* _DESCRIPTION OF THE TASK_: All of the material below is to be repeated exactly.

* _RECORDS FOR THE TASK_:
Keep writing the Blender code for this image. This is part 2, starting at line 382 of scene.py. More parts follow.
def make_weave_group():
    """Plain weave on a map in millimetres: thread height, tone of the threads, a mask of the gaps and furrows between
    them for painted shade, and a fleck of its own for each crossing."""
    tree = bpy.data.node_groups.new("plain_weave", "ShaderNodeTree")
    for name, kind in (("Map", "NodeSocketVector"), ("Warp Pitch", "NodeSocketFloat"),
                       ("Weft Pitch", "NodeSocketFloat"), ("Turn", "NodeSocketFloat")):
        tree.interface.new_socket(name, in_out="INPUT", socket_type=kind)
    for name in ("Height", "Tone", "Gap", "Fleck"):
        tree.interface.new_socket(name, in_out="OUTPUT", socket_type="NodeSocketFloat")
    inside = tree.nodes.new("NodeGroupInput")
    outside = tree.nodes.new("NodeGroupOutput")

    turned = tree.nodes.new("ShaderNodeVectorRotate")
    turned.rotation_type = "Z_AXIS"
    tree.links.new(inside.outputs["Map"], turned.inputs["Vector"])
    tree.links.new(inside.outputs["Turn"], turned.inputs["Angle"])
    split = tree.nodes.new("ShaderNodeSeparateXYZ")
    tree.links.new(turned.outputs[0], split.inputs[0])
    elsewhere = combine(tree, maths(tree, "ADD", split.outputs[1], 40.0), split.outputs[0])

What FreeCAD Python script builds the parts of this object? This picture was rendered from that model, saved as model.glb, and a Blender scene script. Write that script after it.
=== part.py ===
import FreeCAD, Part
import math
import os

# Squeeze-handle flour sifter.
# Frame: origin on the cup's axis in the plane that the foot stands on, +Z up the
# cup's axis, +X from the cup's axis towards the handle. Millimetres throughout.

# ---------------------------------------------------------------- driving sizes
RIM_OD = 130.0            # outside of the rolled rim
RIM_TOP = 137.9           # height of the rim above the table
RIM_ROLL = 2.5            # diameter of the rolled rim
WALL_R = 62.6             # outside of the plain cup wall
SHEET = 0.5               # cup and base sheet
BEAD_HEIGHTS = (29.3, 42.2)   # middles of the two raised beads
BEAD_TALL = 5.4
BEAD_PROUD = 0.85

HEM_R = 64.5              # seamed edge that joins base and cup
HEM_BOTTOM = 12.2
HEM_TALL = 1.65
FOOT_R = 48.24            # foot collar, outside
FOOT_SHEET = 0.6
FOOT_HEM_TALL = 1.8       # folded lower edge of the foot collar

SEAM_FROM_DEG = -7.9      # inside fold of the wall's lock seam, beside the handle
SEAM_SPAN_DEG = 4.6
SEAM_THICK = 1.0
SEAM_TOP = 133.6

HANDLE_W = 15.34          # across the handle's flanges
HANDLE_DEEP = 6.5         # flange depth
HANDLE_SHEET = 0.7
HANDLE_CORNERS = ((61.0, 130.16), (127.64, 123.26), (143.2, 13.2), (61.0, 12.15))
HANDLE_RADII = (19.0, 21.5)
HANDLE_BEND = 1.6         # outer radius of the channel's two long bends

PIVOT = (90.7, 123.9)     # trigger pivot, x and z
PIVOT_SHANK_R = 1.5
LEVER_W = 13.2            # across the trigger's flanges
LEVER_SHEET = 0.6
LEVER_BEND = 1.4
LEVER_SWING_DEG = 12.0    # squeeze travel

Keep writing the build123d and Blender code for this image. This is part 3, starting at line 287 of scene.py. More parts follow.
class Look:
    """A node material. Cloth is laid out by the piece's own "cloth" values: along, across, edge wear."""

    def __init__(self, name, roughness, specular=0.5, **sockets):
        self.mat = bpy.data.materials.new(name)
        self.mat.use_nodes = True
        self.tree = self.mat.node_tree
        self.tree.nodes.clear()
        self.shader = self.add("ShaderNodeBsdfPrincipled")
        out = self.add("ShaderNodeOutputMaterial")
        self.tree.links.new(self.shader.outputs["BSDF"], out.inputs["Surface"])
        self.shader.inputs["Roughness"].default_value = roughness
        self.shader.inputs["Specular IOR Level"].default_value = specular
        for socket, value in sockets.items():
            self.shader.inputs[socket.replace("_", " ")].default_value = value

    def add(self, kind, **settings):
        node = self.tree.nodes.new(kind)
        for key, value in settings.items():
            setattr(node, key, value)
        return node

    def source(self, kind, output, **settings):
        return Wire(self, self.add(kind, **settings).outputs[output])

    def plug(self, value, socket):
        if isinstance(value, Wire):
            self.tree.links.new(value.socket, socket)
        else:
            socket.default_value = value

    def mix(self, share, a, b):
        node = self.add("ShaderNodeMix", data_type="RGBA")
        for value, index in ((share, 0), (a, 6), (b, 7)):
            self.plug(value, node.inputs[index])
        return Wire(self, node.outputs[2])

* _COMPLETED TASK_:
Keep writing the Blender code for this image. This is part 2, starting at line 382 of scene.py. More parts follow.
def make_weave_group():
    """Plain weave on a map in millimetres: thread height, tone of the threads, a mask of the gaps and furrows between
    them for painted shade, and a fleck of its own for each crossing."""
    tree = bpy.data.node_groups.new("plain_weave", "ShaderNodeTree")
    for name, kind in (("Map", "NodeSocketVector"), ("Warp Pitch", "NodeSocketFloat"),
                       ("Weft Pitch", "NodeSocketFloat"), ("Turn", "NodeSocketFloat")):
        tree.interface.new_socket(name, in_out="INPUT", socket_type=kind)
    for name in ("Height", "Tone", "Gap", "Fleck"):
        tree.interface.new_socket(name, in_out="OUTPUT", socket_type="NodeSocketFloat")
    inside = tree.nodes.new("NodeGroupInput")
    outside = tree.nodes.new("NodeGroupOutput")

    turned = tree.nodes.new("ShaderNodeVectorRotate")
    turned.rotation_type = "Z_AXIS"
    tree.links.new(inside.outputs["Map"], turned.inputs["Vector"])
    tree.links.new(inside.outputs["Turn"], turned.inputs["Angle"])
    split = tree.nodes.new("ShaderNodeSeparateXYZ")
    tree.links.new(turned.outputs[0], split.inputs[0])
    elsewhere = combine(tree, maths(tree, "ADD", split.outputs[1], 40.0), split.outputs[0])

What FreeCAD Python script builds the parts of this object? This picture was rendered from that model, saved as model.glb, and a Blender scene script. Write that script after it.
=== part.py ===
import FreeCAD, Part
import math
import os

# Squeeze-handle flour sifter.
# Frame: origin on the cup's axis in the plane that the foot stands on, +Z up the
# cup's axis, +X from the cup's axis towards the handle. Millimetres throughout.

# ---------------------------------------------------------------- driving sizes
RIM_OD = 130.0            # outside of the rolled rim
RIM_TOP = 137.9           # height of the rim above the table
RIM_ROLL = 2.5            # diameter of the rolled rim
WALL_R = 62.6             # outside of the plain cup wall
SHEET = 0.5               # cup and base sheet
BEAD_HEIGHTS = (29.3, 42.2)   # middles of the two raised beads
BEAD_TALL = 5.4
BEAD_PROUD = 0.85

HEM_R = 64.5              # seamed edge that joins base and cup
HEM_BOTTOM = 12.2
HEM_TALL = 1.65
FOOT_R = 48.24            # foot collar, outside
FOOT_SHEET = 0.6
FOOT_HEM_TALL = 1.8       # folded lower edge of the foot collar

SEAM_FROM_DEG = -7.9      # inside fold of the wall's lock seam, beside the handle
SEAM_SPAN_DEG = 4.6
SEAM_THICK = 1.0
SEAM_TOP = 133.6

HANDLE_W = 15.34          # across the handle's flanges
HANDLE_DEEP = 6.5         # flange depth
HANDLE_SHEET = 0.7
HANDLE_CORNERS = ((61.0, 130.16), (127.64, 123.26), (143.2, 13.2), (61.0, 12.15))
HANDLE_RADII = (19.0, 21.5)
HANDLE_BEND = 1.6         # outer radius of the channel's two long bends

PIVOT = (90.7, 123.9)     # trigger pivot, x and z
PIVOT_SHANK_R = 1.5
LEVER_W = 13.2            # across the trigger's flanges
LEVER_SHEET = 0.6
LEVER_BEND = 1.4
LEVER_SWING_DEG = 12.0    # squeeze travel

Keep writing the build123d and Blender code for this image. This is part 3, starting at line 287 of scene.py. More parts follow.
class Look:
    """A node material. Cloth is laid out by the piece's own "cloth" values: along, across, edge wear."""

    def __init__(self, name, roughness, specular=0.5, **sockets):
        self.mat = bpy.data.materials.new(name)
        self.mat.use_nodes = True
        self.tree = self.mat.node_tree
        self.tree.nodes.clear()
        self.shader = self.add("ShaderNodeBsdfPrincipled")
        out = self.add("ShaderNodeOutputMaterial")
        self.tree.links.new(self.shader.outputs["BSDF"], out.inputs["Surface"])
        self.shader.inputs["Roughness"].default_value = roughness
        self.shader.inputs["Specular IOR Level"].default_value = specular
        for socket, value in sockets.items():
            self.shader.inputs[socket.replace("_", " ")].default_value = value

    def add(self, kind, **settings):
        node = self.tree.nodes.new(kind)
        for key, value in settings.items():
            setattr(node, key, value)
        return node

    def source(self, kind, output, **settings):
        return Wire(self, self.add(kind, **settings).outputs[output])

    def plug(self, value, socket):
        if isinstance(value, Wire):
            self.tree.links.new(value.socket, socket)
        else:
            socket.default_value = value

    def mix(self, share, a, b):
        node = self.add("ShaderNodeMix", data_type="RGBA")
        for value, index in ((share, 0), (a, 6), (b, 7)):
            self.plug(value, node.inputs[index])
        return Wire(self, node.outputs[2])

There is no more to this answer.